Ehrenreich, a mature and eloquent writer, sets out to impersonate a woman at the end of her resources, desperate for a job, income and the week's rent. She is hired as a waitress, a house-cleaner, a "dietary aide" in an old people's home, a Wal-Mart vendeuse (where customers have been transformed into "guests"). And she chronicles the lives of her co-workers, the lower managers hanging on by the tips of their nail-lengthened fingertips to the jobs of supervising and marshalling troops of women who must cleanse the houses of the rich with nothing more than half a bucket of water, a few chemical aids and air-sweeteners.

In these houses, she notes the frequency with which books on spiritual improvement appear, although this is rarely translated into charity towards those they employ. The workers live in trailers, car-parks and motel rooms, affordable housing having been ousted by three-garage kitchenless constructions that sell for a million dollars to that middle class to which everyone in America is now believed to belong.

There is one appalling moment, where Ehrenreich cannot bear to see one of her colleagues suffer any longer: a pregnant and malnourished waif who falls and breaks her ankle, but insists on carrying on with work, terrified both of losing her income and of her boyfriend's wrath. To the supervisor, Ehrenreich protests that the work is degrading and exploitative. Then she makes her real mistake, for which her co-workers will not forgive her – she says it is junk work anyway. Clearly, the fragile self-esteem of the women depends on holding down jobs for which the heroic fiction is required that their labour has dignity and significance.

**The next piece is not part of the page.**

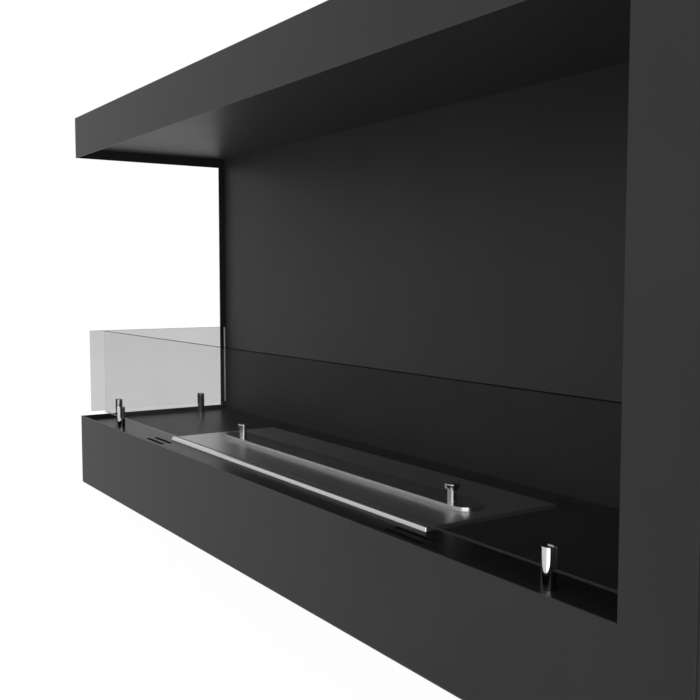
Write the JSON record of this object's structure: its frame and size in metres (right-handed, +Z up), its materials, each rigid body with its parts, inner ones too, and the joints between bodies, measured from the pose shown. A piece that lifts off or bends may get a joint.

She writes that "the poor have disappeared from the culture at large, from its political rhetoric and intellectual endeavours". Indeed. Inequality is the contemporary euphemism for class society. Class suggests living flesh and blood, with possibly antagonistic interests, while there are no actors in the great drama of inequality, a beautiful abstraction which rich and poor are united to combat in their universal dedication to wealth-creation.

Not that the poor create much for themselves. Ehrenreich lingers on the details of living and working in environments unfamiliar to her; she evokes the sheer physical pain of each day; she muses on the ubiquity of pubic hairs in the bathrooms of the rich, and the varying nature of filth in lavatories.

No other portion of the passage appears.